Impairs et fils

Affiche Impairs et fils
Réalisé par Jeshua Dreyfus
Pays de production Suisse
Année 2018
Durée
Musique Michael Künstle
Genre Drame
Distributeur Vinca Film
Acteurs Dani Levy, Dimitri Stapfer
Age légal 6 ans
Age suggéré 14 ans
N° cinéfeuilles 817

Critique

La fragilité, la dépendance à la mère, la compétitivité avec le père: malgré ses coutures œdipiennes, ce deuxième long métrage de Jeshua Dreyfus n’atteint jamais la majesté de son héritage.

Le jour des 60 ans de son père, Simon, un jeune dessinateur trentenaire, se rend à la fête. Sur place, il remarque très vite que son père entretient, avec sa secrétaire, Sonja, une énième relation adultère. Désireuse de sauver son couple, Agnès, la mère de Simon, lui demande de la remplacer au travail afin qu’elle puisse partir en vacances avec son mari. Mais pendant l’absence de ses parents, Simon s’éprend lascivement de Sonja, l’amante de son père.

Composé, dans un premier temps, d’un subtil mélange d’inventivité dans l’exécution et d’aspérités bienvenues dans la narration, le film, à notre plus grand regret, sombre progressivement dans un traitement d’une grossièreté affligeante. Et c’est dommage! Car, jamais dans mon expérience de spectateur, un film n’aura été aussi inégal.

Après un début ô combien réjouissant - on remarque notamment un sens aiguisé de l’ellipse, qui réclame au spectateur de combler les trous, de nommer les non-dits, et qui n’est d’ailleurs pas sans rappeler le passionnant Caché de Michael Haneke - le récit se vautre, tant dans sa forme que dans sa narration, dans son matériau freudien.

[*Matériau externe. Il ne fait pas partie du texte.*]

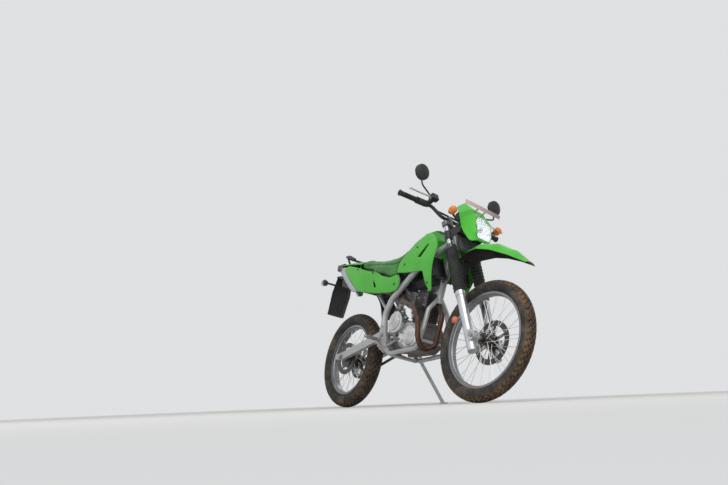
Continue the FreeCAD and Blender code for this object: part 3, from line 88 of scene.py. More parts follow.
def placed(matrix, points):
    """Rotates and moves an array of points: matrix times each point."""
    return np.asarray(points, float) @ matrix[:3, :3].T + matrix[:3, 3]


rear_centre, side_way = joint_line("rear_wheel_spin")
front_centre, front_side_way = joint_line("front_wheel_spin")
steer_way = joint_line("steering")[1]
across = np.cross(side_way, steer_way)
ahead = np.cos(CASTER) * across - np.sin(CASTER) * steer_way
upward = np.sin(CASTER) * across + np.cos(CASTER) * steer_way
BIKE = frame_of(ahead, side_way, upward, rear_centre - REAR_AXLE_UP * upward)
fork_ahead = np.cross(front_side_way, steer_way)
FORK = frame_of(fork_ahead, front_side_way, steer_way, front_centre - AXLE_AHEAD * fork_ahead)
REAR_WHEEL = frame_of(ahead, side_way, upward, rear_centre)
FRONT_WHEEL = frame_of(fork_ahead, front_side_way, steer_way, front_centre)
print("wheelbase in plan", round(float(np.linalg.norm((front_centre - rear_centre)[:2])), 3))

# %% [markdown]
# ## Where the camera stands
#
# A camera is a position, a direction and a focal length. These were found by matching the rims, the
# fork legs, the mirrors and the bar's end with the picture. The picture was taken from below a bank,
# so here the camera stands as low as the floor lets it, and rolls a little.

# %% Camera
PICTURE = (728, 485)
CAMERA_AT = np.array([4.579, -3.384, 0.025])
YAW, PITCH, ROLL = np.radians([-57.793, 10.074, -2.307])
FOCAL_PX = 902.4
SENSOR_MM = 36.0


def camera_matrix():
    """Columns are the picture's right, its up and away from the view, all from yaw, pitch and roll."""
    view = np.array([np.sin(YAW) * np.cos(PITCH), np.cos(YAW) * np.cos(PITCH), np.sin(PITCH)])
    level = np.array([np.cos(YAW), -np.sin(YAW), 0.0])
    above = np.cross(level, view)
    right = level * np.cos(ROLL) + above * np.sin(ROLL)
    up = above * np.cos(ROLL) - level * np.sin(ROLL)
    return frame_of(right, up, -view, CAMERA_AT)


def put_in(name, data):
    """A new object in the scene, which holds a camera, a lamp or a mesh."""
    made = bpy.data.objects.new(name, data)
    bpy.context.scene.collection.objects.link(made)
    return made


lens = bpy.data.cameras.new("camera")
lens.sensor_width = SENSOR_MM
lens.lens = FOCAL_PX / PICTURE[0] * SENSOR_MM
lens.clip_start = 0.01
camera = put_in("camera", lens)
camera.matrix_world = Matrix(camera_matrix().tolist())
bpy.context.scene.camera = camera
print("lens", round(lens.lens, 2), "mm")

# %% [markdown]
# ## Floor, sky and lamps
#
# A big pale floor runs out to the horizon, and a pale world stands in for an overcast sky. Three large
# lamps shape the forms: one high in front, one low fill on the shadow side and one behind for the rim
# of light along the top. Together they add up to about 1, so a colour renders much as it is written.
# The camera is so low that a floor's far end would draw a line behind the wheels. So the floor fades
# into the colour of the sky with distance, but only for rays that see it and not for those that
# light the machine.

# %% Floor, world and lamps
FLOOR_COLOUR = (0.72, 0.715, 0.70)
SKY_COLOUR = (0.74, 0.75, 0.76)
SKY_STRENGTH = 0.66
FADE_FROM, FADE_TO = 1.6, 7.0


class Nodes:
    """A node tree, with short ways to add a node and to join it to others."""

    def __init__(self, tree):
        self.tree = tree

    def join(self, source, socket):
        """Links an output to a socket, or writes a number or colour on it."""
        if isinstance(source, bpy.types.NodeSocket):
            self.tree.links.new(source, socket)
        elif hasattr(source, "__len__") and len(socket.default_value) == 4:
            socket.default_value = (*source, 1)
        else:
            socket.default_value = source

    def add(self, kind, inputs, output=0, **settings):
        """A new node's output. Each input is a number, a colour or another node's output."""
        node = self.tree.nodes.new("ShaderNode" + kind)
        for name, value in settings.items():
            setattr(node, name, value)
        for socket, source in inputs.items():
            self.join(source, node.inputs[socket])
        return node.outputs[output] if node.outputs else None

    def maths(self, kind, a, b=0.0, clamp=False):
        return self.add("Math", {0: a, 1: b}, operation=kind, use_clamp=clamp)

    def times(self, a, b, clamp=False):
        return self.maths("MULTIPLY", a, b, clamp)

    def ramp(self, value, low, high, out_low=0.0, out_high=1.0):
        """A smooth step: out_low below low, out_high above high."""
        return self.add("MapRange", {"Value": value, "From Min": low, "From Max": high,
                                     "To Min": out_low, "To Max": out_high},
                        "Result", interpolation_type="SMOOTHSTEP")


def seen_ray(n):
    """1 for a ray from the camera, from a mirror or through glass, and 0 for a ray that lights."""
    camera_ray, glossy, through = (n.add("LightPath", {}, f"Is {kind} Ray")
                                   for kind in ("Camera", "Glossy", "Transmission"))
    return n.maths("MAXIMUM", n.maths("MAXIMUM", camera_ray, glossy), through)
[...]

Exemples. Première partie: ensemble, dans le même plan, Simon et sa mère. La situation est gagnée par l’agitation. La mère quitte le cadre. La caméra l’accompagne. Résultat: en brisant l’unité d’un plan immobile, la force centrifuge exercée par la mère traduit dans un même geste l’intériorité dégénérative de Simon. Ses ruptures familiale et intérieure. Ruptures par ailleurs amplifiées par le dispositif identificateur mis en place durant tout le film: amorce sur le personnage de Simon, vision subjective, auricularisation interne1, jeu avec les focales, ou encore dessins qui retranscrivent son état émotif, processus déjà aperçu dans At Eternity’s Gate plus tôt dans l’année. Deuxième partie: scène de sexe entre Simon et Sonja. Fixation de la caméra sur Simon qui embrasse le sein de Sonja. Encore et encore. Résultat: la transposition abjecte du désir libidinal et inconscient d’un «bébé» (le terme utilisé dans le film) vraisemblablement resté bloqué à un stade psycho-affectif infantile. Ce que la première partie offrait en mise en scène et subtilité, la deuxième l’évacue à grands coups de marteau.

En un mot, le visionnement de ce Impairs et fils s’avère donc plus fatigant que désagréable. Plus regrettable que foncièrement mauvais. Car lorsqu’un film débute avec autant d’ingéniosité, il est tout à fait normal que les attentes s’ensuivent. Sauf qu’en bafouant tout ce qu’il construisait magnifiquement avec cette virtuosité discrète qui caractérise les plus grands, le réalisateur condamne son propre film. Et puisque le cinéma n’est pas uniquement l’apanage des plasticiens, Jeshua Dreyfus devrait peut-être songer à plus réfléchir et moins s’admirer.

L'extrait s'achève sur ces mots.